We were big fans of Beasley when we were younger. Not particularly due to anything he did on the football field, although he was part of the tasty PSV side which reached the Champions League semi-finals, but because he has a really f*cking cool name.

Imagine having a player called DaMarcus. It would be ace, wouldn’t it? Houston Dynamo should count themselves lucky.

Adam Le Fondre

“I saw this an opportunity to branch out and sort of rebrand myself and reinvent myself on the other side of the world,” Le Fondre recently told Sky Sports having made the move to Sydney FC.

Still just 32, Le Fondre became the fastest player to score 10 goals in A-League’s history and currently leads the competition’s goalscoring charts.

We just assumed he must have retired after a spell at someone like Southend.

Kenny Miller

Scotland’s equivalent to Jamie Cureton – who’s still scoring for Bishop’s Stortford, FYI –  after Miller was given a taste of management at Livingston, we just presumed that was it.

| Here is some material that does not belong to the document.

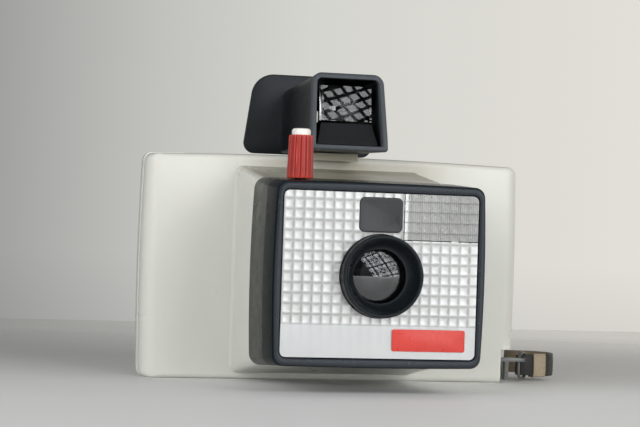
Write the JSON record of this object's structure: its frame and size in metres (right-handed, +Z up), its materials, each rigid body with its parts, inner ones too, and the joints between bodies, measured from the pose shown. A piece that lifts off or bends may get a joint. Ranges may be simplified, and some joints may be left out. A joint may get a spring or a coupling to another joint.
{
  "type": "instant camera",
  "caption": "Cream roll-film instant camera with a black lens box, silver patterned front plate, red exposure knob, top finder and a wrist strap on a steel ring.",
  "frame": {"origin": "centre of the flat that the camera stands on", "axes": "+X to the right seen from the lens side, +Y from the lens towards the back, +Z up"},
  "size_m": [0.1803, 0.1974, 0.1244],
  "materials": {
    "cream_plastic": "satin",
    "black_plastic": "gloss",
    "matte_black": "matte",
    "satin_black_plastic": "satin",
    "silver_foil": "satin",
    "label_red": "gloss",
    "smoked_plastic": "gloss",
    "clear_plastic": "polished",
    "red_plastic": "satin",
    "white_plastic": "satin",
    "blackened_metal": "matte",
    "steel": "satin",
    "brass": "satin",
    "paper": "matte",
    "lamp_glass": "gloss",
    "black_leather": "satin"
  },
  "bodies": {
    "camera": {"front_housing": "cream_plastic", "front_box": "black_plastic", "lens_barrel": "black_plastic", "film_chamber": "black_plastic", "finder_base": "black_plastic", "lens_retainer": "matte_black", "shutter_plate": "matte_black", "meter_tunnel": "matte_black", "eyepiece_board": "matte_black", "finder_frame": "satin_black_plastic", "finder_tunnel": "satin_black_plastic", "eye_plate": "satin_black_plastic", "face_plate": "silver_foil", "flash_reflector": "silver_foil", "meter_hood": "silver_foil", "label_plate": "label_red", "meter_window": "smoked_plastic", "finder_front_lens": "clear_plastic", "finder_rear_lens": "clear_plastic", "lens_element": "clear_plastic", "flash_socket": "white_plastic", "hinge_pin": "steel", "battery_left": "steel", "battery_right": "steel", "strap_lug": "steel", "box_screw_1": "steel", "box_screw_2": "steel", "box_screw_3": "steel", "box_screw_4": "steel", "roller_frame": "steel", "battery_contact_left": "brass", "battery_contact_right": "brass", "battery_spring_left": "brass", "battery_spring_right": "brass", "meter_lamp": "lamp_glass", "wrist_strap": "black_leather", "strap_keeper": "black_leather"},
    "door": {"back_door": "cream_plastic", "pressure_plate": "matte_black", "pressure_spring": "steel"},
    "latch": {"door_latch": "black_plastic"},
    "flash_flap": {"flash_cover": "smoked_plastic"},
    "knob": {"exposure_knob": "red_plastic", "exposure_shaft": "brass", "plunger_spring": "steel"},
    "vane": {"aperture_vane": "blackened_metal"},
    "plunger": {"shutter_plunger": "white_plastic"},
    "blade": {"shutter_blade": "blackened_metal"},
    "roller_front": {"front_roller": "steel"},
    "roller_rear": {"rear_roller": "steel"},
    "positive": {"positive_roll": "paper", "positive_spool": "white_plastic"},
    "negative": {"negative_roll": "paper", "negative_spool": "white_plastic"},
    "ejector": {"bulb_ejector": "white_plastic"},
    "ring": {"strap_ring": "steel"}
  },
  "joints": [
    {"name": "door_hinge", "type": "hinge", "parent": "camera", "child": "door", "pos_m": [0.066, 0.0154, 0.045], "axis": [0, 0, -1], "range_deg": [0, 90]},
    {"name": "latch_slide", "type": "slide", "parent": "door", "child": "latch", "axis": [1, 0, 0], "range_m": [0, 0.004], "stiffness_N_per_m": 300},
    {"name": "flash_cover_hinge", "type": "hinge", "parent": "camera", "child": "flash_flap", "pos_m": [0.00555, -0.0978, 0.065], "axis": [0, 0, -1], "range_deg": [0, 100]},
    {"name": "knob_turn", "type": "hinge", "parent": "camera", "child": "knob", "pos_m": [-0.0313, -0.083, 0.0785], "axis": [0, 0, 1], "range_deg": [0, 155]},
    {"name": "vane_turn", "type": "hinge", "parent": "camera", "child": "vane", "pos_m": [-0.027, -0.0869, 0.04], "axis": [0, 1, 0], "range_deg": [0, 28.5]},
    {"name": "plunger_press", "type": "slide", "parent": "knob", "child": "plunger", "axis": [0, 0, -1], "range_m": [0, 0.0022], "stiffness_N_per_m": 400, "deforming": ["plunger_spring"]},
    {"name": "blade_swing", "type": "hinge", "parent": "camera", "child": "blade", "pos_m": [0.012, -0.0851, 0.026], "axis": [0, 1, 0], "range_deg": [0, 46]},
    {"name": "front_roller_turn", "type": "hinge", "parent": "camera", "child": "roller_front", "pos_m": [-0.066, -0.0033, 0.045], "axis": [0, 0, 1], "continuous": true},
    {"name": "rear_roller_turn", "type": "hinge", "parent": "camera", "child": "roller_rear", "pos_m": [-0.066, 0.0063, 0.045], "axis": [0, 0, 1], "continuous": true},
    {"name": "positive_roll_turn", "type": "hinge", "parent": "camera", "child": "positive", "pos_m": [0.0518, -0.008, 0.045], "axis": [0, 0, 1], "continuous": true},
    {"name": "negative_roll_turn", "type": "hinge", "parent": "camera", "child": "negative", "pos_m": [0.0652, 0.003, 0.045], "axis": [0, 0, 1], "continuous": true},
    {"name": "ejector_push", "type": "slide", "parent": "camera", "child": "ejector", "axis": [-1, 0, 0], "range_m": [0, 0.0025], "stiffness_N_per_m": 200},
    {"name": "ring_swing", "type": "hinge", "parent": "camera", "child": "ring", "pos_m": [0.0812, -0.014, 0.0092], "axis": [0, 0, 1], "range_deg": [-15, 15]}
  ],
  "couplings": [
    {"joint": "vane_turn", "follows": "knob_turn", "ratio": 0.18},
    {"joint": "blade_swing", "follows": "plunger_press", "rad_per_m": 357},
    {"joint": "rear_roller_turn", "follows": "front_roller_turn", "ratio": -1},
    {"joint": "positive_roll_turn", "follows": "front_roller_turn", "ratio": 0.595},
    {"joint": "negative_roll_turn", "follows": "front_roller_turn", "ratio": 0.638}
  ]
}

But he left Livingston after just seven weeks with the club wanting the former Scotland international to concentrate more on the managing rather than the playing in his player-manager role.

The 39-year-old was not quite ready to give up scoring goals so he instead joined Dundee, and has seven to his name in Scotland’s top flight this term.

Aaron Hughes

Another 39-year-old playing in Scotland, people couldn’t quite believe Hughes was lining up for Northern Ireland at Euro 2016, and yet he’s still going Hearts.